Marc Johnson finds this moving piece of music the perfect vehicle for his own singularly personal interpretation of this love ballad. It’s hard to imagine such a seminal love theme could be so well expressed by the single voice of a virtuosic double bassist, but Johnson makes it his own. He starts with several multiple-string plucks that set the stage. The sparse ringing of his decaying notes on the repeating theme resonates with sincerity and his playing barely waivers from the truth of the music’s original iconic essence.   

Johnson's composition “Life of Pai” is a dirge-like song that he has dedicated to the passing of both his father and his father-in-law. Sadly both transitioned within months of each other. “Pai” is Portuguese for father and thus " Life of Father." The music utilizes a somber descending feel, sometimes using multiple strings in tandem, and Johnson creates a solemnity that might be considered a sacred requiem.

“And Strike Each Tuneful String” is based on a folk song, “Wonderous Love,” that Johnson's mother used to sing in a church choir. Using these personal recollections- tiebacks to his life experiences and his upbringing- makes his music a living, breathing, DNA-like part of his creative process. You hear the bassist building on ideas, motifs that inspire him, and he expands on them like a meditation that he follows religiously to see what develops. During the process, other ideas emerge, other patterns are introduced, further extrapolations are developed and the music expands organically. Johnson creates a rapidly repeated pattern on his bass that hums, whirls, and vibrates like a turbine in action.

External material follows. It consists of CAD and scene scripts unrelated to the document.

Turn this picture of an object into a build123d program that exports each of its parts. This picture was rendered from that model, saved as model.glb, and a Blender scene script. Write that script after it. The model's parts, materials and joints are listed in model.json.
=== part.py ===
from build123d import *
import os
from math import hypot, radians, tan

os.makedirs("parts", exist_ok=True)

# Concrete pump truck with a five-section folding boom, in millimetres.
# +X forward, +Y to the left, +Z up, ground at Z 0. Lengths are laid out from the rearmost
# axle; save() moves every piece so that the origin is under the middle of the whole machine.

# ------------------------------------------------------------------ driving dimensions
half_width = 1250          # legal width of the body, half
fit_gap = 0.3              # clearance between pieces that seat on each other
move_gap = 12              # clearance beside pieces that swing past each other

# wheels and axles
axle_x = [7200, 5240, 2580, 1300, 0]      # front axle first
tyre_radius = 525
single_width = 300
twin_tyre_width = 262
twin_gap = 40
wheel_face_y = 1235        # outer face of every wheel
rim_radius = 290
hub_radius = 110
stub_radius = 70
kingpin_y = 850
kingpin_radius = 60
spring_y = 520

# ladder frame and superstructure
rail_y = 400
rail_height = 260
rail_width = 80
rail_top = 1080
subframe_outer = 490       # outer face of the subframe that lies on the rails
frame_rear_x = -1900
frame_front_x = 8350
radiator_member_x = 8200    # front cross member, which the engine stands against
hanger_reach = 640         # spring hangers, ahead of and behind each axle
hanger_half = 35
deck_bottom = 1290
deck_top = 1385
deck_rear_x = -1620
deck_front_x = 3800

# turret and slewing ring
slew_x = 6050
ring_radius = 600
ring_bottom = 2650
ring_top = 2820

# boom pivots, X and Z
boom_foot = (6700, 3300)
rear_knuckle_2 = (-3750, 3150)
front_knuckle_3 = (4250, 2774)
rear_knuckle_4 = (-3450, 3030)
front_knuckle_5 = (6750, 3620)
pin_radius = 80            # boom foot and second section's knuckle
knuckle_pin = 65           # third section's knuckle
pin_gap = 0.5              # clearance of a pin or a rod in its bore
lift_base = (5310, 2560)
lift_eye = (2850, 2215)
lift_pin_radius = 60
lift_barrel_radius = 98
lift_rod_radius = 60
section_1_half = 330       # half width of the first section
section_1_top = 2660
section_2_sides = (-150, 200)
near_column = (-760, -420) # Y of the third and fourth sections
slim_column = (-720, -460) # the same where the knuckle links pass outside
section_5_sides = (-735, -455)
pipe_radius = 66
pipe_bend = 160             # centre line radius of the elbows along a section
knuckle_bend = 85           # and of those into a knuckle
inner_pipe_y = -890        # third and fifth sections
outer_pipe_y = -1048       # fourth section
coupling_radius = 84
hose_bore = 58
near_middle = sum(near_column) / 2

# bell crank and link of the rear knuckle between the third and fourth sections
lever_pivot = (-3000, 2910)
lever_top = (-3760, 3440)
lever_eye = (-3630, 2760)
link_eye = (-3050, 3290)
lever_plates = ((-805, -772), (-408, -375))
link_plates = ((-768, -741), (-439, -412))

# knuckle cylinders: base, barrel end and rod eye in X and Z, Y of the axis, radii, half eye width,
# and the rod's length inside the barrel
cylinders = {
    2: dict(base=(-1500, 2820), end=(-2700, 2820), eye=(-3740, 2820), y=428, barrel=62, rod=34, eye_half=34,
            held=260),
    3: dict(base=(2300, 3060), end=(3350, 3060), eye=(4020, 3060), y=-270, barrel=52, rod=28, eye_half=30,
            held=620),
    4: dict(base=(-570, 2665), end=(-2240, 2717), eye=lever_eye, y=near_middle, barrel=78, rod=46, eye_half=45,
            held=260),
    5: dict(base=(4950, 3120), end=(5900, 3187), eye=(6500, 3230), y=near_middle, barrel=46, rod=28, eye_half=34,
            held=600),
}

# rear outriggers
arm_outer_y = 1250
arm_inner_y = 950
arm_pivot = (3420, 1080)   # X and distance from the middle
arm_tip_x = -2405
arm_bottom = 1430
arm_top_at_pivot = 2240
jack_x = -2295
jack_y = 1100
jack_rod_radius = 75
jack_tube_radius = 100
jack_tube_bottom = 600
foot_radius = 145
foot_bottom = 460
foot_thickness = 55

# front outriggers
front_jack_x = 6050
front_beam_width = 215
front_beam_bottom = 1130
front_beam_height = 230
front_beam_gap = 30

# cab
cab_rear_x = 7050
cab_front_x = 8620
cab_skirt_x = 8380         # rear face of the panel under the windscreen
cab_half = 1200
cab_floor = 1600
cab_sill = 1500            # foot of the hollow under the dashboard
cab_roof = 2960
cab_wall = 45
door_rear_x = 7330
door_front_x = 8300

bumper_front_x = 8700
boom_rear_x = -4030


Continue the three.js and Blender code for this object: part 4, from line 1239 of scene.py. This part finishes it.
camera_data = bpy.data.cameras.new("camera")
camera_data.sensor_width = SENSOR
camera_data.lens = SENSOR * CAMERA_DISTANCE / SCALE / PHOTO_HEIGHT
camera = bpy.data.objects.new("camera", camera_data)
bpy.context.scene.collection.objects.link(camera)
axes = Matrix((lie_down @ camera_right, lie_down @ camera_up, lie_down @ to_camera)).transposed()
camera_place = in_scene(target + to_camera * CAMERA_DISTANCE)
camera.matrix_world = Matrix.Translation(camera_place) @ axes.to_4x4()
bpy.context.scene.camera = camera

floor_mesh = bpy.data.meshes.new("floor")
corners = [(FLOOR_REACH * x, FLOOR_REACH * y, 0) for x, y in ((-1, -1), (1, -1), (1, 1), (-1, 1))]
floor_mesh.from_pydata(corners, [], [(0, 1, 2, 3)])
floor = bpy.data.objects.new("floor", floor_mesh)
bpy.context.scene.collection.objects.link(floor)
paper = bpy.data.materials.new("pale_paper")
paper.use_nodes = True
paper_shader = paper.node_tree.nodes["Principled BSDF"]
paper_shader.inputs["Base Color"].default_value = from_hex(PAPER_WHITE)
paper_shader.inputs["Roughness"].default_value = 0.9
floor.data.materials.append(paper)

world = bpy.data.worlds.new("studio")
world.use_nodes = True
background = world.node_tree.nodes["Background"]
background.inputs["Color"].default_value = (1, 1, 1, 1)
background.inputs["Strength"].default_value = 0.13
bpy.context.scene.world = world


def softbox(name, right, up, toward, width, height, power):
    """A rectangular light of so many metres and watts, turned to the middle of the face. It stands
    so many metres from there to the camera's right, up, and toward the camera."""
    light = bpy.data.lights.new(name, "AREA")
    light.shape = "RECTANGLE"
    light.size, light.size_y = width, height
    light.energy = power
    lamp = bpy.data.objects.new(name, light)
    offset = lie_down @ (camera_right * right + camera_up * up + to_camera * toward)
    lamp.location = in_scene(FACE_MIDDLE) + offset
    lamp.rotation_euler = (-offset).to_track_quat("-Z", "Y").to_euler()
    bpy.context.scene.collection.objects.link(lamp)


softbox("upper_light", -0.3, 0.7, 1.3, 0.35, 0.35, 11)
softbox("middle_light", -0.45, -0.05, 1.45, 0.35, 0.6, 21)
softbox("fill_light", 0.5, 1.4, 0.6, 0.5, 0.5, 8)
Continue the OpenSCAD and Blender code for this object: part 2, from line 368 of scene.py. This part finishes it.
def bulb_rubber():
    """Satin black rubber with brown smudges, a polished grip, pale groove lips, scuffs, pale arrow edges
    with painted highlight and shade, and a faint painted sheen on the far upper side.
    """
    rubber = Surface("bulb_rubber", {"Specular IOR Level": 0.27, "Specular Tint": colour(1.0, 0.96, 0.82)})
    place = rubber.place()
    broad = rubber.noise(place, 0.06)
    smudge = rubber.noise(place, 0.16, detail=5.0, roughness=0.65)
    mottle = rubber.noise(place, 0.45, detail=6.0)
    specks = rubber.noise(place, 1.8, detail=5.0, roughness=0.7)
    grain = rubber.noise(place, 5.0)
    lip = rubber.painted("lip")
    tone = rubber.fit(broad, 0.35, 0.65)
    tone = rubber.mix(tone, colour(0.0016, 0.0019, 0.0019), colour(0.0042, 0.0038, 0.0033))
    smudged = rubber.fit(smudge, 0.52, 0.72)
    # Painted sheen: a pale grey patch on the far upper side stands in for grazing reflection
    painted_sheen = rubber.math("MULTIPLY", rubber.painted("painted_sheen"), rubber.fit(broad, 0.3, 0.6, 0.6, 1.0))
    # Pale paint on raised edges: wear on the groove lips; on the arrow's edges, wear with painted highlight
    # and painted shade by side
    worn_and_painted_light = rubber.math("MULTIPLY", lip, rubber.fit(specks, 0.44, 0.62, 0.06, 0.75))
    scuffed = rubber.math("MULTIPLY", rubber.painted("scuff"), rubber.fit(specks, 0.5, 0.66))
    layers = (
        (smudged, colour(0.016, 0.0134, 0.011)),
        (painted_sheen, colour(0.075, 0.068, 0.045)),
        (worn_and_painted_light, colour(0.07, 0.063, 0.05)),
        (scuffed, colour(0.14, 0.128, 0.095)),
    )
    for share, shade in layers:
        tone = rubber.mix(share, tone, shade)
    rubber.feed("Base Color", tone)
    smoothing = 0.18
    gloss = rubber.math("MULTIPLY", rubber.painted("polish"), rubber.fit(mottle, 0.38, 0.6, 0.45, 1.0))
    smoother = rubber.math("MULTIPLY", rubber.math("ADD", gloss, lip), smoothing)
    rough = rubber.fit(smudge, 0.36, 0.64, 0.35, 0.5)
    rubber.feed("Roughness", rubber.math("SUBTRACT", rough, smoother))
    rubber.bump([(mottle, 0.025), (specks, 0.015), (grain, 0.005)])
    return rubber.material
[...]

There is a visceral connection to the turbulence he creates on his bass patterns that can draw you in, hypnotize you.

“Yin and Yang” is a song developed by Johnson when he was working on experimenting with the sonic aspects of his custom-made double bass made by the Brazilian luthier Paulo Gomes. In his interview with Bass Magazine, which was so valuable to understanding the bassist's thoughts about this album,  Johnson said “I got into this strumming thing one day and I said ‘Wow, listen to that.’  I put my ear down in front of the instrument and hit all the strings-when you hear all the harmonics bouncing off each other, it’s really cool.” 

Johnson strumming created this drone-like, harmonically rich background that has drum-like qualities. He overdubbed his Eastern-influenced arco to create this contemplative composition. Take a seat in a comfortable recliner, grab a set of good headphones and just lose yourself into this one. Guaranteed to lower your stress and blood pressure and leave you at peace for a little over four precious minutes.

The closing composition “Whorled, Whirled World” has a minimalist form that Johnson created in admiration of such composers like Philip Glass and Steve Reich. The bassist opens with a repeating, cyclical pattern that creates a whirl-like rush. He changes between time signatures without ever losing the flow. He minimally accentuates the whirlwind with improvisational accents that he creates in the moment. There is a feeling that more than one person is creating this gyroscopic-like storm, but it is only Johnson and his marvelous instrument. He modulates his velocity at times and eventually allows the music to fade out at the coda. He creates the impression that this energy-charged musical pattern has a perpetual life all its own.